» **What the task requires**: Reproduce each of the lines word for word.

» **Recorded information**:
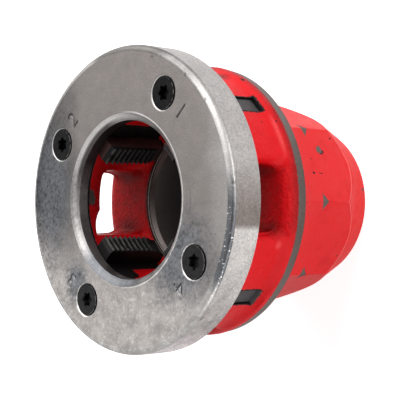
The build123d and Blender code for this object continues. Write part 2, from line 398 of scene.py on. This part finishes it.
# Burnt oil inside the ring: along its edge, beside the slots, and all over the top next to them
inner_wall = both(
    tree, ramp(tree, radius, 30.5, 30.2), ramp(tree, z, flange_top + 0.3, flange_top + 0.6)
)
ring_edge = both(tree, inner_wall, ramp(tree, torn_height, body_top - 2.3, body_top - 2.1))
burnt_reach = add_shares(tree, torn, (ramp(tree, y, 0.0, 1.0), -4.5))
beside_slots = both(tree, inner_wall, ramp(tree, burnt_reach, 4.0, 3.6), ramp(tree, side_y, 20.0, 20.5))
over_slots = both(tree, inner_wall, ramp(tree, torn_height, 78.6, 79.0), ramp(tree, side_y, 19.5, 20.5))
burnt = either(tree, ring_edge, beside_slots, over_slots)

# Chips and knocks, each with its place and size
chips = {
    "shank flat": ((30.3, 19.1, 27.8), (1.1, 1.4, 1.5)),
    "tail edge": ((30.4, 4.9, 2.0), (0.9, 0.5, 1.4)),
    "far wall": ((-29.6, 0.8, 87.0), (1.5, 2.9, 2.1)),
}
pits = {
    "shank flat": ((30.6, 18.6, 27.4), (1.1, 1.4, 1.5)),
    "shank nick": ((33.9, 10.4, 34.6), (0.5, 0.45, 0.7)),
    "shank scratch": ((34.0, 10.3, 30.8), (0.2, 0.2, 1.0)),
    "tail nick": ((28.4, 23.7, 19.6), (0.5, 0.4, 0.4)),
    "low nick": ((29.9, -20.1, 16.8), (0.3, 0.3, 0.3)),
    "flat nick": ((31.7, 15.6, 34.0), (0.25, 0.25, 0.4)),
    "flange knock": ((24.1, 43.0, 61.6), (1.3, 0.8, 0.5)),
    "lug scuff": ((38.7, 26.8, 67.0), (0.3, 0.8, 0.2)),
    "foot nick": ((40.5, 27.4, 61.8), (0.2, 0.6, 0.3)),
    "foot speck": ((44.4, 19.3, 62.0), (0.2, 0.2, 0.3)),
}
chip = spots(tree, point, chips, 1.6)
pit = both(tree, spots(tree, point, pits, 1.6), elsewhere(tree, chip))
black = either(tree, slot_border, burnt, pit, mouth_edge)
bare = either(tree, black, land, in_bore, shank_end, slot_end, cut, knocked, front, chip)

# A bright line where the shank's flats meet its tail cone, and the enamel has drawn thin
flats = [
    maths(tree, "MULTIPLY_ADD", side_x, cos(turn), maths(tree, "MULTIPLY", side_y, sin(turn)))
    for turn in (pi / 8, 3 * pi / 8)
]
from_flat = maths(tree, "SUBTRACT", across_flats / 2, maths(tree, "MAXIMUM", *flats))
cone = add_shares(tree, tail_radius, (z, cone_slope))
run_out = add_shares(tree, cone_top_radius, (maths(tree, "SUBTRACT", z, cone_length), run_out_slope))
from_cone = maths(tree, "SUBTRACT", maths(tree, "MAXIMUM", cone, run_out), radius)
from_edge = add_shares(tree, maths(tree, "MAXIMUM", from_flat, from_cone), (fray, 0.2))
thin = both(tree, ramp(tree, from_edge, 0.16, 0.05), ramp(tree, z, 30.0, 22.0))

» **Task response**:
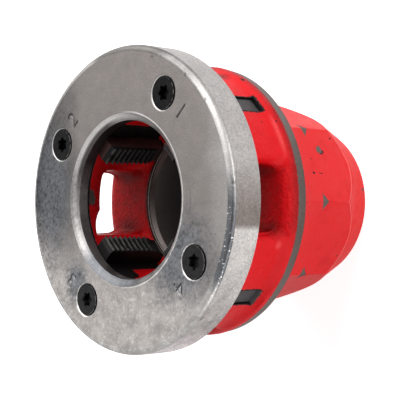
The build123d and Blender code for this object continues. Write part 2, from line 398 of scene.py on. This part finishes it.
# Burnt oil inside the ring: along its edge, beside the slots, and all over the top next to them
inner_wall = both(
    tree, ramp(tree, radius, 30.5, 30.2), ramp(tree, z, flange_top + 0.3, flange_top + 0.6)
)
ring_edge = both(tree, inner_wall, ramp(tree, torn_height, body_top - 2.3, body_top - 2.1))
burnt_reach = add_shares(tree, torn, (ramp(tree, y, 0.0, 1.0), -4.5))
beside_slots = both(tree, inner_wall, ramp(tree, burnt_reach, 4.0, 3.6), ramp(tree, side_y, 20.0, 20.5))
over_slots = both(tree, inner_wall, ramp(tree, torn_height, 78.6, 79.0), ramp(tree, side_y, 19.5, 20.5))
burnt = either(tree, ring_edge, beside_slots, over_slots)

# Chips and knocks, each with its place and size
chips = {
    "shank flat": ((30.3, 19.1, 27.8), (1.1, 1.4, 1.5)),
    "tail edge": ((30.4, 4.9, 2.0), (0.9, 0.5, 1.4)),
    "far wall": ((-29.6, 0.8, 87.0), (1.5, 2.9, 2.1)),
}
pits = {
    "shank flat": ((30.6, 18.6, 27.4), (1.1, 1.4, 1.5)),
    "shank nick": ((33.9, 10.4, 34.6), (0.5, 0.45, 0.7)),
    "shank scratch": ((34.0, 10.3, 30.8), (0.2, 0.2, 1.0)),
    "tail nick": ((28.4, 23.7, 19.6), (0.5, 0.4, 0.4)),
    "low nick": ((29.9, -20.1, 16.8), (0.3, 0.3, 0.3)),
    "flat nick": ((31.7, 15.6, 34.0), (0.25, 0.25, 0.4)),
    "flange knock": ((24.1, 43.0, 61.6), (1.3, 0.8, 0.5)),
    "lug scuff": ((38.7, 26.8, 67.0), (0.3, 0.8, 0.2)),
    "foot nick": ((40.5, 27.4, 61.8), (0.2, 0.6, 0.3)),
    "foot speck": ((44.4, 19.3, 62.0), (0.2, 0.2, 0.3)),
}
chip = spots(tree, point, chips, 1.6)
pit = both(tree, spots(tree, point, pits, 1.6), elsewhere(tree, chip))
black = either(tree, slot_border, burnt, pit, mouth_edge)
bare = either(tree, black, land, in_bore, shank_end, slot_end, cut, knocked, front, chip)

# A bright line where the shank's flats meet its tail cone, and the enamel has drawn thin
flats = [
    maths(tree, "MULTIPLY_ADD", side_x, cos(turn), maths(tree, "MULTIPLY", side_y, sin(turn)))
    for turn in (pi / 8, 3 * pi / 8)
]
from_flat = maths(tree, "SUBTRACT", across_flats / 2, maths(tree, "MAXIMUM", *flats))
cone = add_shares(tree, tail_radius, (z, cone_slope))
run_out = add_shares(tree, cone_top_radius, (maths(tree, "SUBTRACT", z, cone_length), run_out_slope))
from_cone = maths(tree, "SUBTRACT", maths(tree, "MAXIMUM", cone, run_out), radius)
from_edge = add_shares(tree, maths(tree, "MAXIMUM", from_flat, from_cone), (fray, 0.2))
thin = both(tree, ramp(tree, from_edge, 0.16, 0.05), ramp(tree, z, 30.0, 22.0))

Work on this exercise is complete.